Mesmo assim as pessoas continuaram falando sobre o maldito vestido. “Que cor você viu? Que cor você acha que é?”. Pessoas olhando a foto da porra do vestido várias vezes por dia para ver se tinham uma percepção diferente da cor. Se olhassem para os filhos, cônjuges, relacionamento, ou trabalho com tanto afinco certamente este país seria um lugar melhor.

É o culto ao nada. Pega-se um nada e inflaciona-se um nada até virar assunto. Enquanto isso, o tudo, o grave, o urgente acontece debaixo dos olhos de todos e é varrido para debaixo do tapete. Isso me assusta. Sempre me escorei na esperança de que quando as coisas ficassem insuportáveis no país o brasileiro cansaria, em algum momento, de alguma forma, e eclodiria uma reação em massa. Não digo uma revolução nem nada muito digno, apenas uma reação que mude e sacuda a realidade. Nem que fosse todo mundo atirar fezes na Dilma, feito chimpanzés. Qualquer coisa servia.

Mas não. Aparentemente a situação ficou insuportável e o brasileiro, em vez de fazer algo para mudar a realidade do país, fez algo para mudar apenas a sua realidade: se agarrou a pequenos factoides irrelevantes para se alienar e suportar a merda que o Brasil e a sociedade foram se tornando. Um mecanismo que talvez nem seja de todo consciente,está sendo passado adiante para a próxima geração sem nem ao menos perceber. Combater a realidade desagradável, criticá-la, se chatear com a situação atual do país virou algo chato, desvalorizado.

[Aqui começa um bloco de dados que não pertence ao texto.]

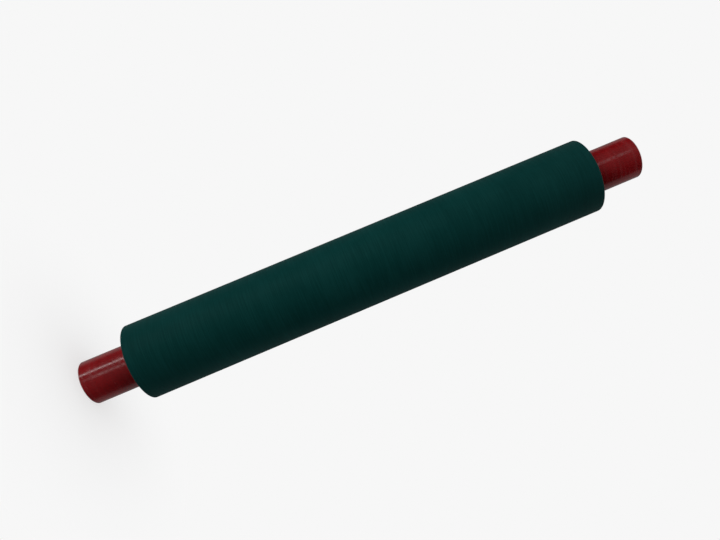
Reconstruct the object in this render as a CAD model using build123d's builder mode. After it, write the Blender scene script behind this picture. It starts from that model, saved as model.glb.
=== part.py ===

Bacana, descolado e tendência é ignorar uma realidade desgraçada, uma barbárie social e se apegar a Memes, a assuntos virais, a discussão da cor de um vestido, bastante brega, por sinal. Legal e moderno é se anestesiar, se alienar lendo apenas as manchetes mais importantes para estar a par do que acontece, mas na hora de aprofundar, correr para assuntos mais palatáveis como a cor de um vestido, a Madonna caindo ou uma briga no BBB. Sentir-se injuriado, afrontado, revoltado, é coisa obsoleta, de gente chata que reclama de tudo.

Enquanto tiver onde “se esconder”, o Brasileiro Médio não vai lidar com problema, vai fugir dele. Redes sociais utilizadas como depósito de imbecilidade e futilidade representam a fuga ideal já que são um alívio para uma vida miserável de baixa autoestima e privações nos mais diversos setores.

Ao gerar distração e diversão vazia, tornam suportável um sofrimento e retrocesso de qualidade de vida empurrados goela abaixo por uma quase ditadura burra e grotesca. Pior: ninguém nem ao menos percebe o mecanismo. Apenas o fazem por sentir que, de alguma forma, aquilo lhes é agradável. Muito mais fácil um paliativo que torne o sofrimento um pouco menos insuportável do que mergulhar na raiz do problema e resolvê-lo.

Assim vamos, com um assunto idiota por semana ou por dia dominando as redes sociais e a vida real. Mesmo quem não tem redes sociais é afetado. Portais de notícias falam do assunto até hoje e não consegui passar um dia desta semana sem que alguém saque um celular e me mostre uma imagem do tal vestido, perguntando qual era a cor que eu via. Enquanto não comecei a pagar de maluca e jurar de forma séria que o vestido era vermelho, não pararam de me encher o saco.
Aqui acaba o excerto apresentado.